So what are Hartmut Michel’s views on biofuels?
The Math Doesn’t Add Up
Being a top scientist, Dr. Michel reasons from first principle. What are the physical limits to each step of the process, and when you then put it all back together, what have you really got? Here are choice excerpts from a recent editorial that highlight his reasoning:
1. How efficient is photosynthesis?
The photosynthetic pigments of plants can only absorb and use 47% (related to energy) of the light of the sun. Green light, UV, and IR irradiation are not used. […] Photosynthesis is most efficient at low light intensities. It is already saturated at 20% of full sunlight and 80% of the light is not used […] As a result of the limitations described above, 4.5% is considered as the upper limit of the photosynthetic efficiency of C3 plants. However, in reality, values of only around 1% are observed, even for rapidly growing trees like poplars.
So right from the start, plants are only converting about 1% of the sun’s energy into chemical energy. Leaving 99% of the energy on the table isn’t a very good start… And this compares very badly with commercially available solar panels which can convert around 20% of sunlight into electricity, two orders of magnitude more (and better efficiencies are possible).
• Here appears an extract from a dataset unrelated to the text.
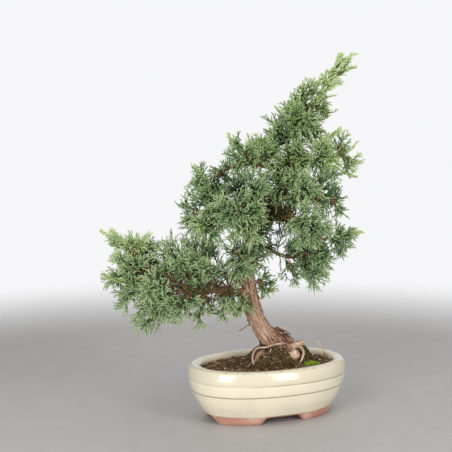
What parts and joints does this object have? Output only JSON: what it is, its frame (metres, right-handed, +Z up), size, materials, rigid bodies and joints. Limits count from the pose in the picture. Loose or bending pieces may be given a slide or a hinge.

2. How efficiently can we turn biomass into biofuels?
When the yields of biofuels per hectare are known, one can easily calculate how much of the energy of the sunlight is stored in the biofuels. For German “biodiesel” which is based on rapeseed, it is less than 0.1%, for bioethanol less than 0.2%, and for biogas around 0.3%. However, these values even do not take into account that more than 50% of the energy stored in the biofuel had to be invested in order to obtain the biomass (for producing fertilizers and pesticides, for ploughing the fields, for transport) and the chemical conversion into the respective biofuel. This energy normally is derived from fossil fuels.
So a minuscule fraction of the sun’s energy ends up in biofuels, but a large fraction of even that end product had to come from fossil fuels. This means that carbon emission reductions are minimal, and sometimes there might not even be any. And to do that we have to use large quantities of arable land and food, thus degrading precious soil and putting pressure on food prices, hitting the poor especially hard.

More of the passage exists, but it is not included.